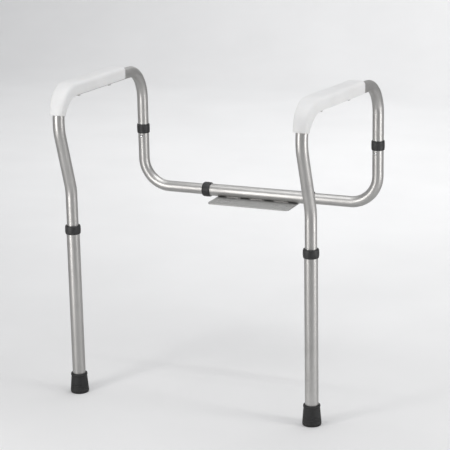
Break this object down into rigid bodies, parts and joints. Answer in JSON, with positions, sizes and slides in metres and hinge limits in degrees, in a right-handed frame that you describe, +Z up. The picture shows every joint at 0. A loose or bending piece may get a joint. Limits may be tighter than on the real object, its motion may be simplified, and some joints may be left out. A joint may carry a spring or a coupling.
{
  "type": "toilet safety frame",
  "caption": "Aluminium grab frame for a toilet: curved arms with moulded armrests on height-adjustable legs, joined by a telescoping cross tube with a plate for the seat bolts.",
  "frame": {"origin": "midway between the two seat bolts, on the underside of the mounting plate, level with the toilet rim", "axes": "+Z up, +Y towards the tank behind the seat, +X to the right of a person facing the toilet; the frame is symmetric about the YZ plane"},
  "size_m": [0.6162, 0.4712, 0.7002],
  "materials": {
    "satin_tube": "clear satin anodised, fine lengthwise brushing",
    "satin_leg": "clear satin anodised, fine lengthwise brushing",
    "bare_tube": "mill finish",
    "plate_zinc": "silver-grey powder coat",
    "armrest_plastic": "white moulded plastic with a fine satin texture",
    "collar_plastic": "black moulded nylon, satin",
    "tip_rubber": "black moulded rubber, matt",
    "snap_button": "polished, nickel plated",
    "spring_steel": "bright spring steel",
    "screw_steel": "zinc plated",
    "rivet": "bright aluminium"
  },
  "bodies": {
    "bracket": {"mounting_plate": "plate_zinc", "receiver_tube": "satin_leg", "receiver_collar_left": "collar_plastic", "receiver_collar_right": "collar_plastic"},
    "arm_left": {"cross_tube_left": "satin_tube", "rear_collar_left": "collar_plastic", "width_button_spring_left": "spring_steel", "arm_tube_left": "satin_tube", "armrest_left": "armrest_plastic", "armrest_screws_left": "screw_steel", "rear_sleeve_left": "bare_tube", "sleeve_rivet_left": "rivet", "rear_button_spring_left": "spring_steel", "leg_button_spring_left": "spring_steel"},
    "width_button_left": {"width_button_left": "snap_button"},
    "rear_button_left": {"rear_button_left": "snap_button"},
    "leg_button_left": {"leg_button_left": "snap_button"},
    "leg_left": {"leg_tube_left": "satin_leg", "leg_collar_left": "collar_plastic", "foot_tip_left": "tip_rubber", "foot_washer_left": "spring_steel"},
    "arm_right": {"cross_tube_right": "satin_tube", "rear_collar_right": "collar_plastic", "width_button_spring_right": "spring_steel", "arm_tube_right": "satin_tube", "armrest_right": "armrest_plastic", "armrest_screws_right": "screw_steel", "rear_sleeve_right": "bare_tube", "sleeve_rivet_right": "rivet", "rear_button_spring_right": "spring_steel", "leg_button_spring_right": "spring_steel"},
    "width_button_right": {"width_button_right": "snap_button"},
    "rear_button_right": {"rear_button_right": "snap_button"},
    "leg_button_right": {"leg_button_right": "snap_button"},
    "leg_right": {"leg_tube_right": "satin_leg", "leg_collar_right": "collar_plastic", "foot_tip_right": "tip_rubber", "foot_washer_right": "spring_steel"}
  },
  "joints": [
    {"name": "width_left", "type": "slide", "parent": "bracket", "child": "arm_left", "axis": [-1, 0, 0], "range_m": [-0.0254, 0.0508]},
    {"name": "leg_height_left", "type": "slide", "parent": "arm_left", "child": "leg_left", "axis": [0, 0, -1], "range_m": [-0.0254, 0.127]},
    {"name": "width_button_left_press", "type": "slide", "parent": "arm_left", "child": "width_button_left", "axis": [0, -1, 0], "range_m": [0, 0.0042], "stiffness_N_per_m": 1500, "springref_m": -0.002, "deforming": ["width_button_spring_left"]},
    {"name": "rear_button_left_press", "type": "slide", "parent": "arm_left", "child": "rear_button_left", "axis": [-0.0373, 0.9993, 0], "range_m": [0, 0.0042], "stiffness_N_per_m": 1500, "springref_m": -0.002, "deforming": ["rear_button_spring_left"]},
    {"name": "leg_button_left_press", "type": "slide", "parent": "arm_left", "child": "leg_button_left", "axis": [0.0373, -0.9993, 0], "range_m": [0, 0.0042], "stiffness_N_per_m": 1500, "springref_m": -0.002, "deforming": ["leg_button_spring_left"]},
    {"name": "width_right", "type": "slide", "parent": "bracket", "child": "arm_right", "axis": [1, 0, 0], "range_m": [-0.0254, 0.0508]},
    {"name": "leg_height_right", "type": "slide", "parent": "arm_right", "child": "leg_right", "axis": [0, 0, -1], "range_m": [-0.0254, 0.127]},
    {"name": "width_button_right_press", "type": "slide", "parent": "arm_right", "child": "width_button_right", "axis": [0, -1, 0], "range_m": [0, 0.0042], "stiffness_N_per_m": 1500, "springref_m": -0.002, "deforming": ["width_button_spring_right"]},
    {"name": "rear_button_right_press", "type": "slide", "parent": "arm_right", "child": "rear_button_right", "axis": [0.0373, 0.9993, 0], "range_m": [0, 0.0042], "stiffness_N_per_m": 1500, "springref_m": -0.002, "deforming": ["rear_button_spring_right"]},
    {"name": "leg_button_right_press", "type": "slide", "parent": "arm_right", "child": "leg_button_right", "axis": [-0.0373, -0.9993, 0], "range_m": [0, 0.0042], "stiffness_N_per_m": 1500, "springref_m": -0.002, "deforming": ["leg_button_spring_right"]}
  ]
}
§ §
▶ **Requirements**:
Each line of the material must be restated exactly.

▶ **Reply to the task**:
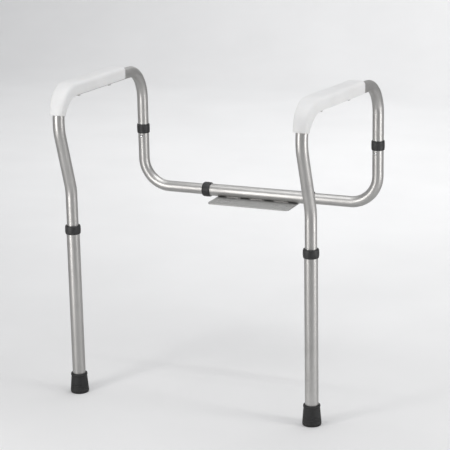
Break this object down into rigid bodies, parts and joints. Answer in JSON, with positions, sizes and slides in metres and hinge limits in degrees, in a right-handed frame that you describe, +Z up. The picture shows every joint at 0. A loose or bending piece may get a joint. Limits may be tighter than on the real object, its motion may be simplified, and some joints may be left out. A joint may carry a spring or a coupling.
{
  "type": "toilet safety frame",
  "caption": "Aluminium grab frame for a toilet: curved arms with moulded armrests on height-adjustable legs, joined by a telescoping cross tube with a plate for the seat bolts.",
  "frame": {"origin": "midway between the two seat bolts, on the underside of the mounting plate, level with the toilet rim", "axes": "+Z up, +Y towards the tank behind the seat, +X to the right of a person facing the toilet; the frame is symmetric about the YZ plane"},
  "size_m": [0.6162, 0.4712, 0.7002],
  "materials": {
    "satin_tube": "clear satin anodised, fine lengthwise brushing",
    "satin_leg": "clear satin anodised, fine lengthwise brushing",
    "bare_tube": "mill finish",
    "plate_zinc": "silver-grey powder coat",
    "armrest_plastic": "white moulded plastic with a fine satin texture",
    "collar_plastic": "black moulded nylon, satin",
    "tip_rubber": "black moulded rubber, matt",
    "snap_button": "polished, nickel plated",
    "spring_steel": "bright spring steel",
    "screw_steel": "zinc plated",
    "rivet": "bright aluminium"
  },
  "bodies": {
    "bracket": {"mounting_plate": "plate_zinc", "receiver_tube": "satin_leg", "receiver_collar_left": "collar_plastic", "receiver_collar_right": "collar_plastic"},
    "arm_left": {"cross_tube_left": "satin_tube", "rear_collar_left": "collar_plastic", "width_button_spring_left": "spring_steel", "arm_tube_left": "satin_tube", "armrest_left": "armrest_plastic", "armrest_screws_left": "screw_steel", "rear_sleeve_left": "bare_tube", "sleeve_rivet_left": "rivet", "rear_button_spring_left": "spring_steel", "leg_button_spring_left": "spring_steel"},
    "width_button_left": {"width_button_left": "snap_button"},
    "rear_button_left": {"rear_button_left": "snap_button"},
    "leg_button_left": {"leg_button_left": "snap_button"},
    "leg_left": {"leg_tube_left": "satin_leg", "leg_collar_left": "collar_plastic", "foot_tip_left": "tip_rubber", "foot_washer_left": "spring_steel"},
    "arm_right": {"cross_tube_right": "satin_tube", "rear_collar_right": "collar_plastic", "width_button_spring_right": "spring_steel", "arm_tube_right": "satin_tube", "armrest_right": "armrest_plastic", "armrest_screws_right": "screw_steel", "rear_sleeve_right": "bare_tube", "sleeve_rivet_right": "rivet", "rear_button_spring_right": "spring_steel", "leg_button_spring_right": "spring_steel"},
    "width_button_right": {"width_button_right": "snap_button"},
    "rear_button_right": {"rear_button_right": "snap_button"},
    "leg_button_right": {"leg_button_right": "snap_button"},
    "leg_right": {"leg_tube_right": "satin_leg", "leg_collar_right": "collar_plastic", "foot_tip_right": "tip_rubber", "foot_washer_right": "spring_steel"}
  },
  "joints": [
    {"name": "width_left", "type": "slide", "parent": "bracket", "child": "arm_left", "axis": [-1, 0, 0], "range_m": [-0.0254, 0.0508]},
    {"name": "leg_height_left", "type": "slide", "parent": "arm_left", "child": "leg_left", "axis": [0, 0, -1], "range_m": [-0.0254, 0.127]},
    {"name": "width_button_left_press", "type": "slide", "parent": "arm_left", "child": "width_button_left", "axis": [0, -1, 0], "range_m": [0, 0.0042], "stiffness_N_per_m": 1500, "springref_m": -0.002, "deforming": ["width_button_spring_left"]},
    {"name": "rear_button_left_press", "type": "slide", "parent": "arm_left", "child": "rear_button_left", "axis": [-0.0373, 0.9993, 0], "range_m": [0, 0.0042], "stiffness_N_per_m": 1500, "springref_m": -0.002, "deforming": ["rear_button_spring_left"]},
    {"name": "leg_button_left_press", "type": "slide", "parent": "arm_left", "child": "leg_button_left", "axis": [0.0373, -0.9993, 0], "range_m": [0, 0.0042], "stiffness_N_per_m": 1500, "springref_m": -0.002, "deforming": ["leg_button_spring_left"]},
    {"name": "width_right", "type": "slide", "parent": "bracket", "child": "arm_right", "axis": [1, 0, 0], "range_m": [-0.0254, 0.0508]},
    {"name": "leg_height_right", "type": "slide", "parent": "arm_right", "child": "leg_right", "axis": [0, 0, -1], "range_m": [-0.0254, 0.127]},
    {"name": "width_button_right_press", "type": "slide", "parent": "arm_right", "child": "width_button_right", "axis": [0, -1, 0], "range_m": [0, 0.0042], "stiffness_N_per_m": 1500, "springref_m": -0.002, "deforming": ["width_button_spring_right"]},
    {"name": "rear_button_right_press", "type": "slide", "parent": "arm_right", "child": "rear_button_right", "axis": [0.0373, 0.9993, 0], "range_m": [0, 0.0042], "stiffness_N_per_m": 1500, "springref_m": -0.002, "deforming": ["rear_button_spring_right"]},
    {"name": "leg_button_right_press", "type": "slide", "parent": "arm_right", "child": "leg_button_right", "axis": [-0.0373, -0.9993, 0], "range_m": [0, 0.0042], "stiffness_N_per_m": 1500, "springref_m": -0.002, "deforming": ["leg_button_spring_right"]}
  ]
}